Yeah, it is a fictional show but she is a real person who is still alive and who got a genuine backhanded diss from the show just to up drama slightly. Not to mention they got her ethnicity wrong. All that research on chess games and they kinda muffed the background on a real life pioneer. If I were her I’d be pretty pissed off as well.

This is a bit of a peeve of mine. I hate it when ‘fiction’ based on real stuff gets it wrong and the creators claim the fact that it is fiction negates criticism. If they wanted fiction they should have used a fictional name.

The worst is probably Spotlight where they make a real person sound like he was covering up the pedo stuff when in reality he didn’t do anything like that. And they had a fictional ‘bad guy’ sitting right next to him that could have said the offensive stuff instead.

At the very least, the suit brings the truth out in the open. I loved queens gambit, and I’m happy to know the facts.

Sloppy by the show’s writers, and regrettable, but hardly actionable IMHO. They didn’t falsely say she did something terrible; they just didn’t give historical credit where credit is due.

The suit may win her that acknowledgment, even if it doesn’t win her money. I bet she cares more about the court of public opinion anyway.

If that’s her goal, then the publicity related to her complaint may have accomplished it. Certainly I wasn’t aware of her prior to this week.
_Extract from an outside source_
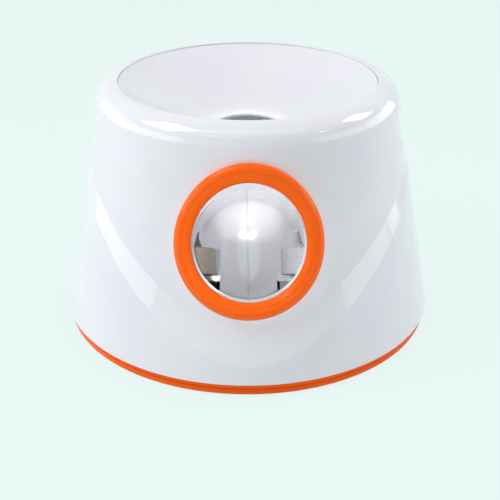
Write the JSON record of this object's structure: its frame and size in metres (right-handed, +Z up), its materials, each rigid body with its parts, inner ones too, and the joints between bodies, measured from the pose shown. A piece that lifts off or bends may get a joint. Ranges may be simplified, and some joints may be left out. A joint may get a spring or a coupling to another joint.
{
  "type": "automatic dog ball launcher",
  "caption": "Round automatic dog ball launcher: funnel hopper, inclined chute with counter-rotating rubber flywheels on motors, orange-ringed launch port, battery base and rear control panel.",
  "frame": {"origin": "centre of the footprint on the floor, at the underside of the rubber feet", "axes": "+Z up out of the funnel; the launch port faces -Y and throws along -Y and up; +X is the right-hand side seen from the front"},
  "size_m": [0.3, 0.3, 0.1945],
  "materials": {
    "white_shell": "gloss white ABS",
    "chute_plastic": "gloss off-white ABS",
    "orange_trim": "gloss orange ABS",
    "grey_plastic": "fine texture",
    "black_rubber": "matt",
    "screw_steel": "zinc plated",
    "wheel_plastic": "moulded nylon",
    "tyre_rubber": "satin grey polyurethane",
    "motor_steel": "nickel plated steel",
    "motor_cap_plastic": "black nylon",
    "sensor_plastic": "light grey",
    "cell_wrap": "plain shrink wrap",
    "contact_metal": "nickel plated",
    "circuit_board": "green solder mask",
    "orange_button": "gloss orange",
    "lamp_lens": "clear light pipe"
  },
  "bodies": {
    "housing": {"housing_shell": "white_shell", "funnel": "white_shell", "port_ring": "orange_trim", "base_ring": "orange_trim", "base_plate": "grey_plastic", "rubber_feet": "black_rubber", "housing_screws": "screw_steel", "chute_left": "chute_plastic", "chute_right": "chute_plastic", "motor_can_left": "motor_steel", "motor_can_right": "motor_steel", "motor_end_cap_left": "motor_cap_plastic", "motor_end_cap_right": "motor_cap_plastic", "ball_sensor_emitter": "sensor_plastic", "ball_sensor_receiver": "sensor_plastic", "motor_screws": "screw_steel", "chute_seam_screws": "screw_steel", "chute_leg_screws": "screw_steel", "battery_tray": "grey_plastic", "tray_screws": "screw_steel", "battery_cells": "cell_wrap", "battery_contacts": "contact_metal", "battery_springs": "contact_metal", "control_board": "circuit_board", "board_parts": "motor_cap_plastic", "board_screws": "screw_steel", "beeper": "motor_cap_plastic", "control_panel": "grey_plastic", "status_lights": "lamp_lens", "switch_board": "circuit_board", "switch_board_screws": "screw_steel", "dc_socket": "motor_cap_plastic"},
    "left_flywheel": {"flywheel_hub_left": "wheel_plastic", "flywheel_tyre_left": "tyre_rubber", "motor_rotor_left": "motor_steel"},
    "right_flywheel": {"flywheel_hub_right": "wheel_plastic", "flywheel_tyre_right": "tyre_rubber", "motor_rotor_right": "motor_steel"},
    "power_button": {"power_button": "orange_button"},
    "distance_button": {"distance_button": "orange_button"},
    "battery_door": {"battery_door": "grey_plastic", "battery_door_screw": "screw_steel"}
  },
  "joints": [
    {"name": "left_flywheel_spin", "type": "hinge", "parent": "housing", "child": "left_flywheel", "pos_m": [-0.0513, -0.08232, 0.07667], "axis": [0, 0.5, 0.866], "continuous": true},
    {"name": "right_flywheel_spin", "type": "hinge", "parent": "housing", "child": "right_flywheel", "pos_m": [0.0513, -0.08232, 0.07667], "axis": [0, 0.5, 0.866], "continuous": true},
    {"name": "power_button_press", "type": "slide", "parent": "housing", "child": "power_button", "axis": [0, -0.9882, -0.153], "range_m": [0, 0.001], "stiffness_N_per_m": 600, "springref_m": -0.001},
    {"name": "distance_button_press", "type": "slide", "parent": "housing", "child": "distance_button", "axis": [0, -0.9882, -0.153], "range_m": [0, 0.001], "stiffness_N_per_m": 600, "springref_m": -0.001},
    {"name": "battery_door_hinge", "type": "hinge", "parent": "housing", "child": "battery_door", "pos_m": [0, 0.0295, 0.00325], "axis": [-1, 0, 0], "range_deg": [0, 80]}
  ],
  "couplings": [
    {"joint": "right_flywheel_spin", "follows": "left_flywheel_spin", "ratio": -1}
  ]
}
Here’s an article about a real-life female chess player whose life bore many similarities to Elizabeth Harmon’s. I found it in the “Chess is Gendered?” thread.

Given that she’s also an extraordinarily beautiful young woman, the first thing that occurred to me was that she’d have corporate sponsors lined up offering to pay for it. “Say you like Coca Cola and we’ll give you all the money you need!”

This was the plot point that led her to the Magically Amazingly Helpful Negro Friend cliche, which also wasn’t one of the show’s finer moments.